The opinion of the court was delivered by: The Honorable David O. Carter, Judge
PRESENT: THE HONORABLE DAVID O. CARTER, JUDGE
Julie Barrera N/A Courtroom Clerk Court Reporter
ATTORNEYS PRESENT FOR PLAINTIFF: ATTORNEYS PRESENT FOR DEFENDANT: None Present None Present
PROCEEDINGS: (IN CHAMBERS): ORDER GRANTING DEFENDANT'S MOTION TO DISMISS
Before the Court are two motions filed by Defendant Wells Fargo Bank, N.A. ("Wells Fargo") (erroneously sued as Wells Fargo & Company): (1) a Motion to Dismiss (Dkt. 5); and (2) a Motion to Strike (Dkt. 6). The Court finds the matter appropriate for decision without oral argument. Fed R. Civ. P. 78; Local R. 7-15. After considering the moving, opposing, and replying papers, the Court GRANTS the Motion to Dismiss and DENIES AS MOOT the Motion to Strike.

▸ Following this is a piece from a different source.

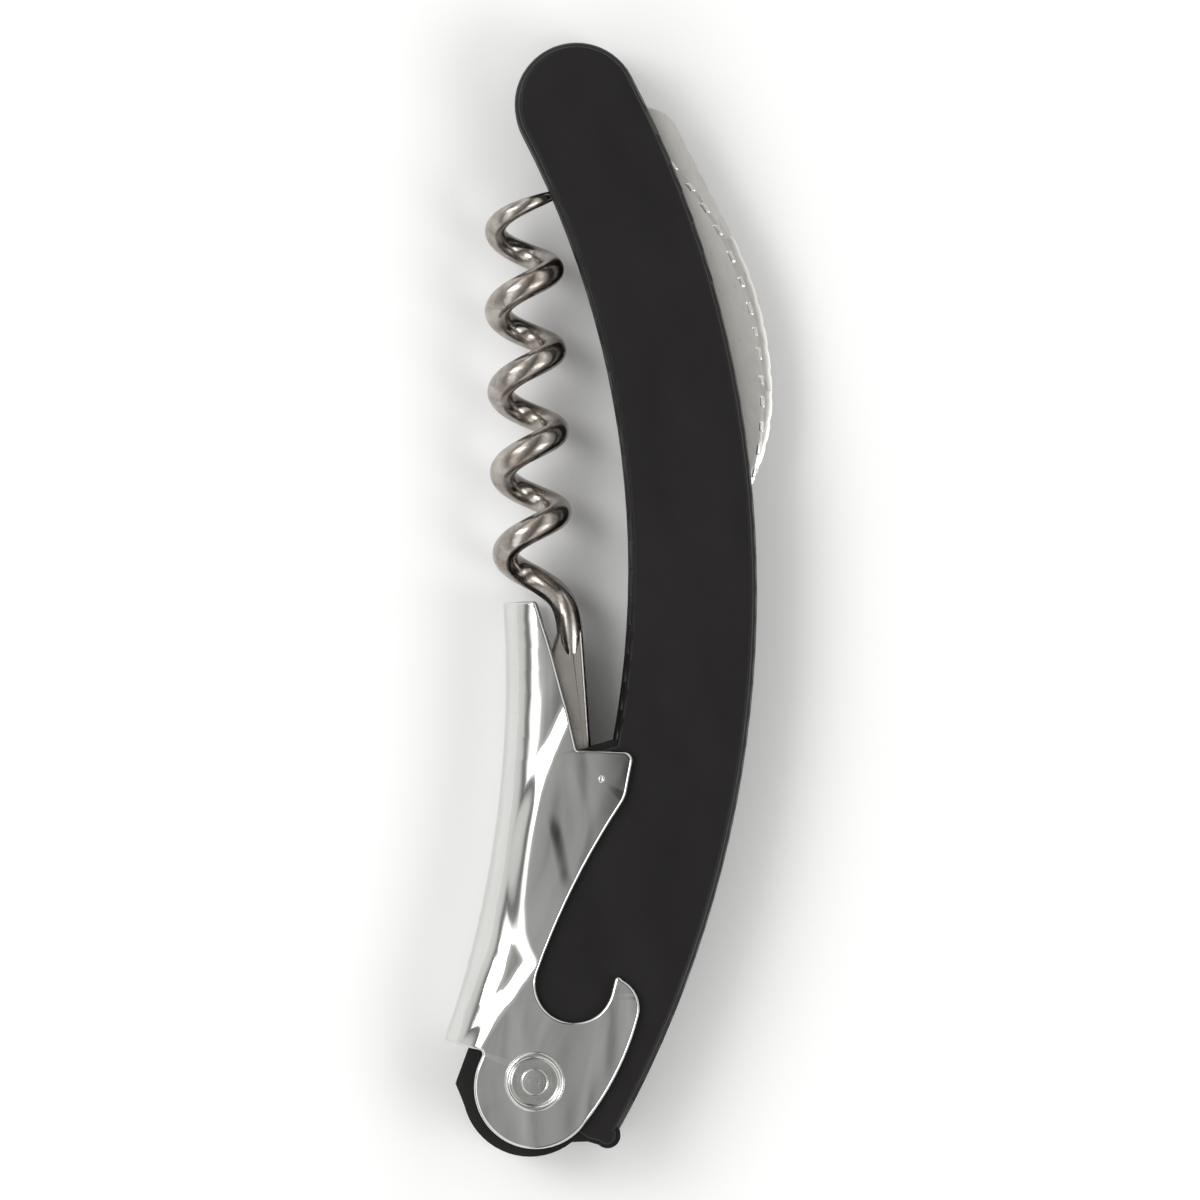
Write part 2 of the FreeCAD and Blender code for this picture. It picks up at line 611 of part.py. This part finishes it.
# ---- knife --------------------------------------------------------------------------------
def knife_edge_points():
    """Where the cutting edge's straight and two curves meet, from the tang to the point."""
    top = polar(KNIFE_PIVOT, TANG_RADIUS, 40)
    straight_end = polar(BELLY_CENTRE, BELLY_RADIUS, BELLY_ANGLES[0])
    belly_end = polar(BELLY_CENTRE, BELLY_RADIUS, BELLY_ANGLES[1])
    point_start = polar(POINT_CENTRE, POINT_CURVE, POINT_ANGLES[0])
    tip = polar(POINT_CENTRE, POINT_CURVE, POINT_ANGLES[1])
    return top, straight_end, belly_end, point_start, tip


def knife_side():
    top, straight_end, belly_end, point_start, tip = knife_edge_points()
    outline = Outline(top)
    outline.line(straight_end)
    outline.arc(BELLY_CENTRE, belly_end, -1)
    outline.line(point_start)
    outline.arc(POINT_CENTRE, tip, -1)
    outline.curve(BLADE_END_MIDDLE, BLADE_END)
    outline.curve(SPINE_MIDDLE, SPINE_TOP)
    outline.curve(CHOIL, polar(KNIFE_PIVOT, TANG_RADIUS, 190))
    outline.arc(KNIFE_PIVOT, top, -1)
    return outline


def bevel_ring(centre, radius, start, end, side):
    """What grinding removes along one curve of the edge, on one side of the blade."""
    slope = BEVEL_DEPTH / BEVEL_WIDTH
    top = side * (BLADE_HALF + 0.01)
    low = side * (BLADE_HALF - BEVEL_DEPTH - slope)
    corners = [(radius - BEVEL_WIDTH, top), (radius + 1, top), (radius + 1, low)]
    points = [FreeCAD.Vector(r, 0, z) for r, z in corners + corners[:1]]
    face = Part.Face(Part.makePolygon(points))
    face.rotate(FreeCAD.Vector(0, 0, 0), FreeCAD.Vector(0, 0, 1), start)
    wedge = face.revolve(FreeCAD.Vector(0, 0, 0), FreeCAD.Vector(0, 0, 1), end - start)
    wedge.translate(vec(centre))
    return wedge


def serration_centres():
    """Centres of the small scallops, evenly spaced from the tang's end round to the point."""
    top, straight_end, belly_end, point_start, tip = knife_edge_points()
    reach = SCALLOP_RADIUS - SCALLOP_DEPTH
    centres = []
    straight = math.dist(top, straight_end)
    belly = BELLY_RADIUS * math.radians(BELLY_ANGLES[0] - BELLY_ANGLES[1])
    for i in range(SERRATIONS):
        run = SERRATION_START + i * SERRATION_PITCH
        if run < straight:
            share = run / straight
            on_line = [top[k] + (straight_end[k] - top[k]) * share for k in (0, 1)]
            centres.append(polar(on_line, reach, BELLY_ANGLES[0]))
        elif run < straight + belly:
            turn = math.degrees((run - straight) / BELLY_RADIUS)
            centres.append(polar(BELLY_CENTRE, BELLY_RADIUS + reach, BELLY_ANGLES[0] - turn))
        else:
            turn = math.degrees((run - straight - belly) / POINT_CURVE)
            centres.append(polar(POINT_CENTRE, POINT_CURVE + reach, POINT_ANGLES[0] - turn))
    return centres


def knife():
    """Foil blade: thick tang, thinner blade with a ground edge cut into small scallops."""
    body = knife_side().prism(-TANG_HALF, TANG_HALF)
    for side in (-1, 1):
        low = min(side * BLADE_HALF, side * (TANG_HALF + 1))
        relief = Part.makeBox(60, 60, TANG_HALF + 1 - BLADE_HALF, FreeCAD.Vector(-30, -60, low))
        relief.rotate(FreeCAD.Vector(0, 0, 0), FreeCAD.Vector(0, 0, 1), PLUNGE_SLOPE)
        relief.translate(vec(PLUNGE))
        body = body.cut(relief)
        body = body.cut(bevel_ring(BELLY_CENTRE, BELLY_RADIUS, *BELLY_ANGLES, side))
        body = body.cut(bevel_ring(POINT_CENTRE, POINT_CURVE, *POINT_ANGLES, side))
    for centre in serration_centres():
        body = body.cut(disc(centre, SCALLOP_RADIUS, -1, 1))
    return body.cut(disc(KNIFE_PIVOT, KNIFE_PIN_RADIUS + FIT, -5, 5))


def knife_pin():
    return disc(KNIFE_PIVOT, KNIFE_PIN_RADIUS, -FRAME_HALF, FRAME_HALF)


def knife_spacer():
    return ring(KNIFE_PIVOT, KNIFE_SPACER_RADIUS, KNIFE_PIN_RADIUS, TANG_HALF + FIT, CHANNEL_HALF)


# ---- assembly -----------------------------------------------------------------------------
def mirrored(shape):
    """The same piece on the far side of the handle."""
    return shape.mirror(FreeCAD.Vector(0, 0, 0), FreeCAD.Vector(0, 0, 1))


def all_pieces():
    pieces = {"handle_frame": handle_frame(), "lever": lever(), "worm": worm(), "knife": knife(),
              "lever_rivet_sleeve": lever_rivet_sleeve(), "lever_rivet_pin": lever_rivet_pin(),
              "lever_spacer_tube": lever_spacer_tube(), "worm_pin": worm_pin(),
              "worm_stop_pin": worm_stop_pin(), "knife_pin": knife_pin()}
    pairs = {"handle_scale": handle_scale(), "lever_washer": lever_washer(),
             "worm_spacer": worm_spacer(), "knife_spacer": knife_spacer()}
    for name, shape in pairs.items():
        pieces[name + "_front"] = shape
        pieces[name + "_back"] = mirrored(shape)
    return pieces


os.makedirs("parts", exist_ok=True)
for name, shape in all_pieces().items():
    shape.translate(FreeCAD.Vector(-MIDDLE_X, -MIDDLE_Y, MIDDLE_Z))
    shape.exportStep("parts/" + name + ".step")
    bounds = shape.BoundBox
    print(name, "valid" if shape.isValid() else "NOT VALID", len(shape.Solids), round(shape.Volume, 1),
          [round(v, 2) for v in (bounds.XMin, bounds.XMax, bounds.YMin, bounds.YMax, bounds.ZMin, bounds.ZMax)])
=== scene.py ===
import json
import math

import bpy
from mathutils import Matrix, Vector


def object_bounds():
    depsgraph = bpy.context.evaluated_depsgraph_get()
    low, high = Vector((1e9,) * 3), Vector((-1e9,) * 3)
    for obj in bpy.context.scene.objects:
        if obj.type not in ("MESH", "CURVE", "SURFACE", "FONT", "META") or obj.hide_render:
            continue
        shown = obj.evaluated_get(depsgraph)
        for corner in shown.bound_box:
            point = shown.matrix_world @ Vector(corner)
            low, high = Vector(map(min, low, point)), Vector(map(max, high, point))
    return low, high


# A waiter's friend corkscrew on a pale table, seen from straight above.
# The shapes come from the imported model. This script gives them their surfaces, light and view.

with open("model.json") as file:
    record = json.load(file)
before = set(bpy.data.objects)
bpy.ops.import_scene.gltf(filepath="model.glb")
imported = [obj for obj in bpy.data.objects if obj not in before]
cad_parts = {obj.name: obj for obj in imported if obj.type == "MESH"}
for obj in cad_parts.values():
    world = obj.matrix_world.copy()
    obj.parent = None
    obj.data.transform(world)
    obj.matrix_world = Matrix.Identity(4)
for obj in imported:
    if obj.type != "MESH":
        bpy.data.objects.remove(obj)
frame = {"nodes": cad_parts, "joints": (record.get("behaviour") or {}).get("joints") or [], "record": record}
cad_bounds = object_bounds()
nodes = frame["nodes"]

MM = 0.001
JOINT_PLACES = {joint["name"]: Vector(joint["pos_m"]) for joint in frame["joints"]}
LEVER_PIVOT = JOINT_PLACES["lever_swing"]
KNIFE_PIVOT = JOINT_PLACES["knife_swing"]

# Millimetres, across and along from the lever rivet.
BELLY_CENTRE = LEVER_PIVOT + Vector((-13.67, 73.22, 0)) * MM    # the blade's edge is an arc about it
BELLY_RADIUS = 39.3
SHOULDER_INSET = 1.1               # the ground edge starts this far inside the blade's edge
FLUTE_PITCH = 2.6                  # along the ground edge
BLADE_LEAN = 18.5                  # degrees that the blade leans from the handle's length
LEVER_LEAN = -12                   # degrees, for the polish lines
SHANK_END = 49.0                   # top of the worm's flattened shank

# The relief pressed into the lever's cheek, in the same millimetres.
FLANK_WAIST = (-1.9, 19.0)         # the flank is a parabola about this point
FLANK_BOW = 0.0125
FLARE_START = 17.0                 # it bends away more quickly below this height
FLARE_BOW = 0.06
COLLAR_ALONG = 13.5                # a slanting fold crosses the rivet's line here
COLLAR_SLANT = (0.817, -0.577)
FOLD_BLEND = 1.0                   # how softly the flank and the collar join
STEP_HALF = 1.1                    # half the width of the slope up to the raised part
STEP_HEIGHT = 0.44
CROWN_CREST = 3.5                  # the raised part is bowed about this line
CROWN_BOW = -0.006
CROWN_ZONE = (8.0, 17.0)           # the bow fades in over these heights
DENT = (2.8, 24.4)                 # shallow dent beside the step for the bottle's rim
DENT_SLANT = 0.19
DENT_HALF = 0.8
DENT_DEPTH = 0.10
DENT_REACH = (2.0, 5.0)            # it fades out between these distances along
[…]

On June 15, 2006, Plaintiff Edward Kho ("Plaintiff") applied for a refinance loan with World Savings Bank, FSB, ("WSB") for the property located at 6 Calabria Lane, Foothill Ranch, California 92610. Removal Ex. A ("Compl.") (Dkt.1) at ¶ 10. WSB qualified Plaintiff for a thirty year adjustable rate loan and subsequently executed the loan agreement. Id. Plaintiff's stated income on the loan application was $10,250 although Plaintiff actually made less than $7,000. Id. at ¶ 13. Plaintiff alleges that he never stated such an inflated income amount nor confirmed that amount. Id. Plaintiff alleges the terms of the loan, which allowed for negative amortization and variable interests rates, "set the Plaintiff up for certain default and the ruination of his credit and ability to purchase real property again," and Defendant Wells Fargo, as successor-in-interest to WSB, "was in a position to tell Plaintiff of the financial difficulties . . . but did not disclose anything of the such [sic]." Id.at ¶ 14.
In 2007, WSB changed its name to Wachovia Mortgage, FSB. RJN Ex. G.*fn1 On November 1, 2009, Wachovia Mortgage was converted to Wells Fargo Bank Southwest, N.A. and thereby merged into Defendant Wells Fargo Bank, N.A. Id.
When Plaintiff fell behind in his payments in 2012, he sought assistance from Defendant Wells Fargo "to resolve his impending default and obtain a payment that he could actually afford." Id. at ¶ 16. Defendant Wells Fargo allegedly "refused to offer any financial relief or even evaluate Plaintiff's financial situation." Id. Though Plaintiff has been threatened with foreclosure, the home has not been sold at this time and Plaintiff resided in it at the time the Complaint was filed. Id. at ¶¶ 1, 16.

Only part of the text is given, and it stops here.